# Data for this task
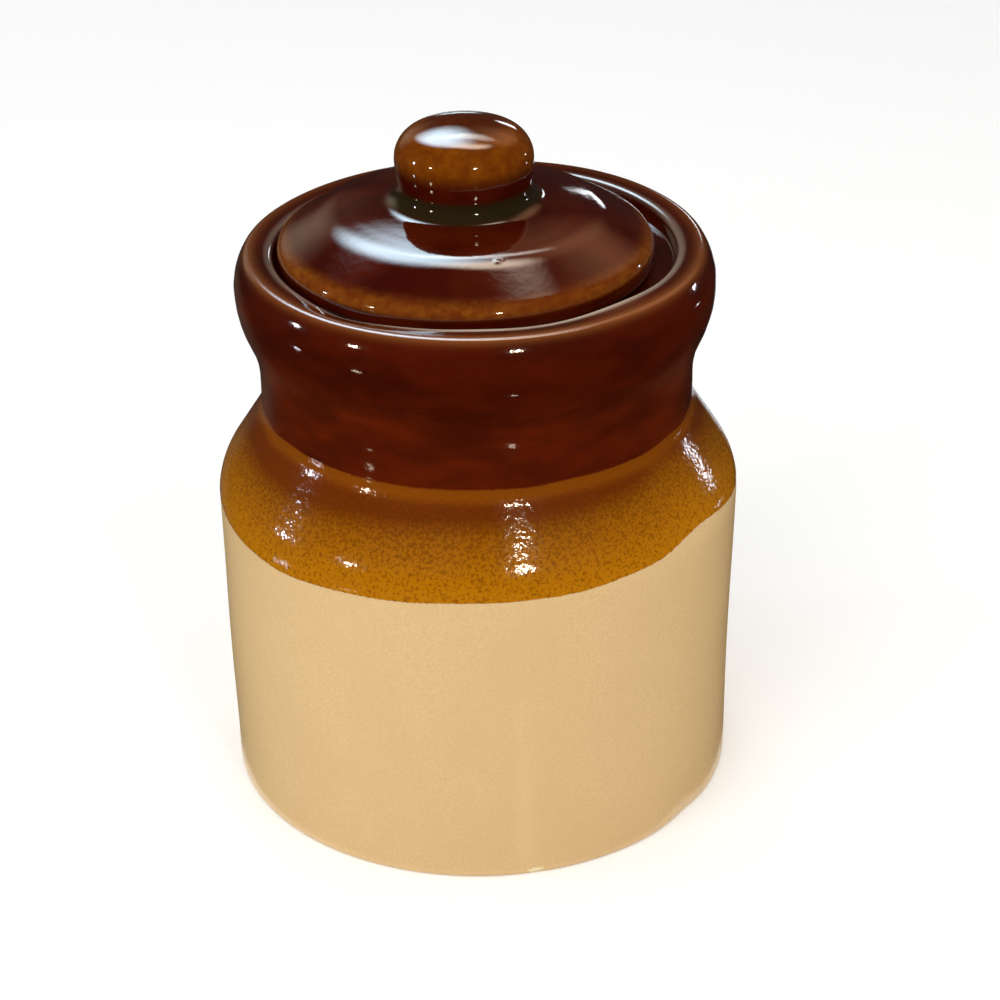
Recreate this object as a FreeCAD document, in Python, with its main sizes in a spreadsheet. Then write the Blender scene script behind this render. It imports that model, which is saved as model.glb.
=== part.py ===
"""Bean pot: a lidded stoneware jar of about 1.2 litres.

Two pieces, both round about the vertical axis before the lid is set down off centre:

- pot: straight body, short sloping shoulder, a crease, a narrow neck and a thick rolled rim.
  Inside the rim a ledge, the gallery, carries the lid. The underside stands on a foot ring.
- lid: low dome with a rounded, turned-down edge and a knob. A locating ring under it hangs
  in the mouth and keeps the loose lid from sliding off its ledge.

Millimetres, +Z up. The origin is on the pot's axis, on the surface that the foot stands on.
"""
import FreeCAD, Part
import math
import os

import Sketcher
from FreeCAD import Vector

# Driving sizes. Heights stack from the foot upwards, and radii step from the lid outwards, so
# that what meets another piece follows it when either changes.
SIZES = {
    # body
    "shoulder_step": 12.0,      # side beyond the neck, at the start of the shoulder
    "body_taper": 1.1,          # how much narrower the side is at the foot
    "side_height": 78.2,        # foot to the start of the shoulder
    "shoulder_round": 17.7,     # radius of the turn from side to shoulder
    "shoulder_rise": 24.0,      # start of the shoulder to the crease
    "wall": 6.5,                # thickness of the side, shoulder and neck
    "floor": 7.0,               # thickness of the bottom
    "floor_round": 9.0,         # inside corner between floor and side
    "foot_round": 1.2,          # outside corner of the foot
    "foot_width": 9.0,          # breadth of the ring that it stands on
    "foot_depth": 1.6,          # how far the middle of the underside is raised
    # neck and rolled rim
    "neck_straight": 9.5,       # upright part of the neck above the crease
    "crease_round": 7.0,        # glaze-filled inside corner at the crease
    "rim_overhang": 5.2,        # rim beyond the neck
    "rim_flare": 23.8,          # rise from the upright neck to the rim's widest
    "rim_crown": 8.8,           # rise from the rim's widest to its crest
    "rim_roll": 4.2,            # crest inwards from the rim's widest
    "crest_round": 2.2,         # radius at the crest
    "rim_top": 5.9,             # breadth of the sloping top, crest to gallery
    "rim_fall": 0.3,            # how far that top drops towards the gallery
    "rim_inner_round": 1.8,     # inner edge of the rim
    # gallery that carries the lid
    "ledge_depth": 4.3,         # crest down to the ledge
    "ledge_thickness": 5.0,
    "ledge_bevel": 7.5,         # height of the slope that carries the ledge from below
    "ledge_round": 1.0,
    # lid
    "lid_radius": 46.4,
    "lid_clearance": 3.2,       # lid edge to gallery wall, all round when centred
    "lid_shift": 2.2,           # how far off centre the lid lies
    "dome_radius": 170.0,       # the nearly flat crown
    "dome_rise": 12.9,          # widest line of the edge up to the crown
    "dome_thickness": 5.5,
    "haunch_inset": 14.9,       # lid edge in to where the crown turns down
    "haunch_round": 15.0,       # turn from the crown to the sloping flank
    "edge_height": 4.2,         # ledge up to the widest line of the lid's edge
    "edge_round": 3.8,          # upper roll of the lid's edge
    "edge_under_round": 2.0,    # lower roll of the lid's edge
    "ring_inset": 8.8,          # lid edge in to the locating ring
    "ring_thickness": 4.0,
    "ring_depth": 6.0,          # below the ledge
    "ring_clearance": 2.9,      # locating ring to mouth, all round when centred
    "ring_round": 1.2,
    # knob
    "knob_radius": 17.0,
    "knob_waist": 13.7,         # radius where it leaves the dome
    "knob_rise": 9.84,          # dome crown to the knob's widest
    "knob_crown": 9.5,          # knob's widest to its top
    "knob_shoulder_round": 7.8,
    "knob_root_round": 4.4,     # glaze-filled corner round the knob's foot
}

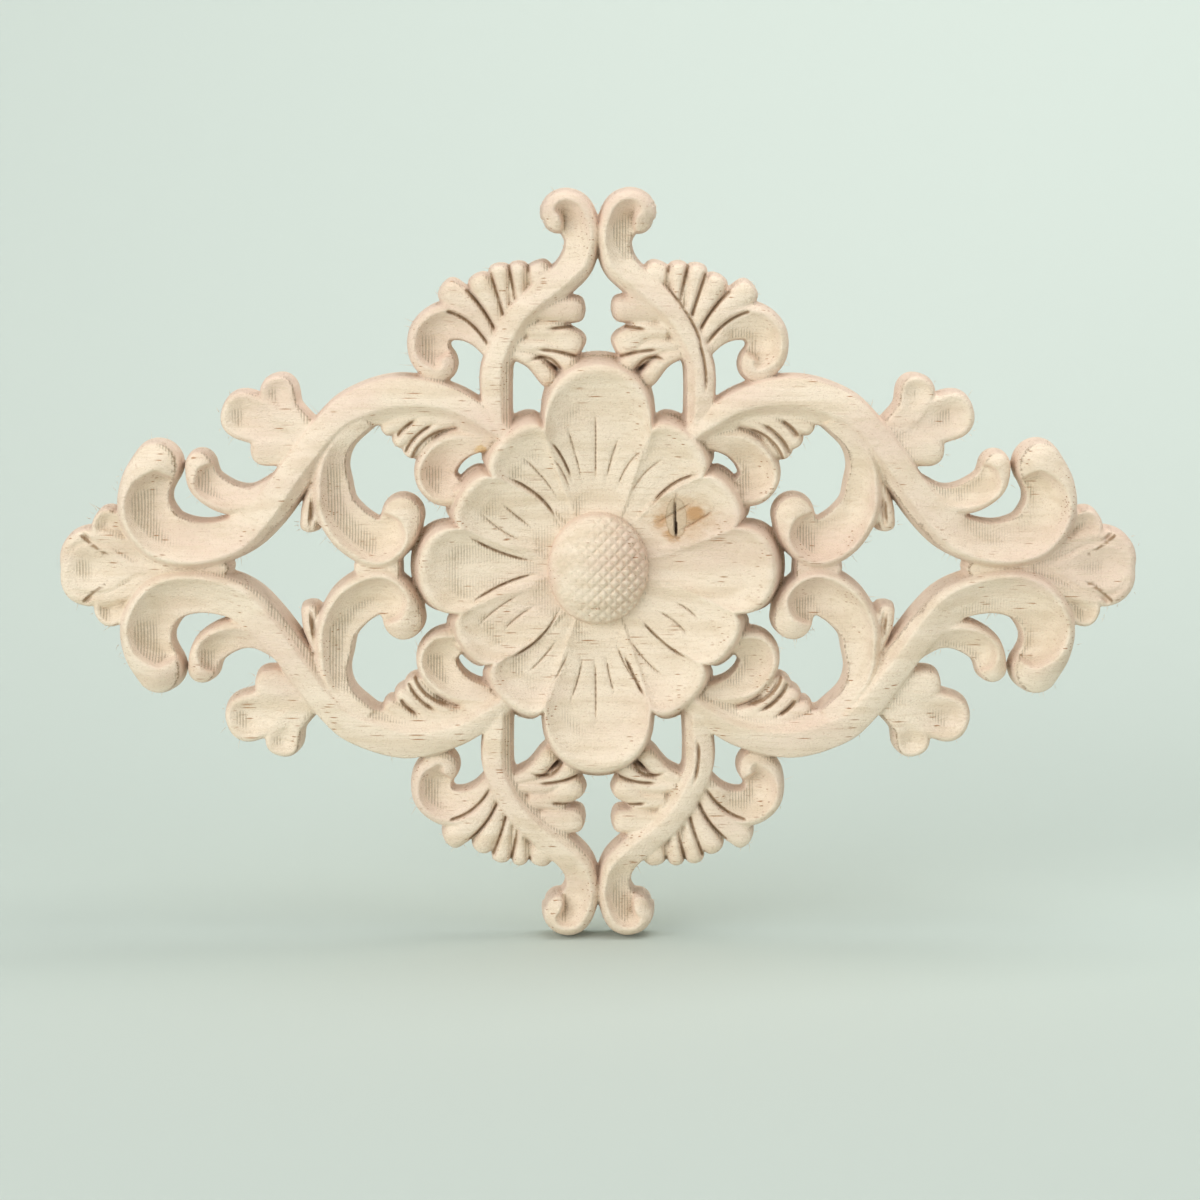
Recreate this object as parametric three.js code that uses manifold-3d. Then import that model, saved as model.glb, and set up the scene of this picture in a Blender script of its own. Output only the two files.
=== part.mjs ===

# Exercise directions
Repeat word for word every line from the one that holds "Recreate this object as parametric" to the end. Both ends count.

# In response
Recreate this object as parametric three.js code that uses manifold-3d. Then import that model, saved as model.glb, and set up the scene of this picture in a Blender script of its own. Output only the two files.
=== part.mjs ===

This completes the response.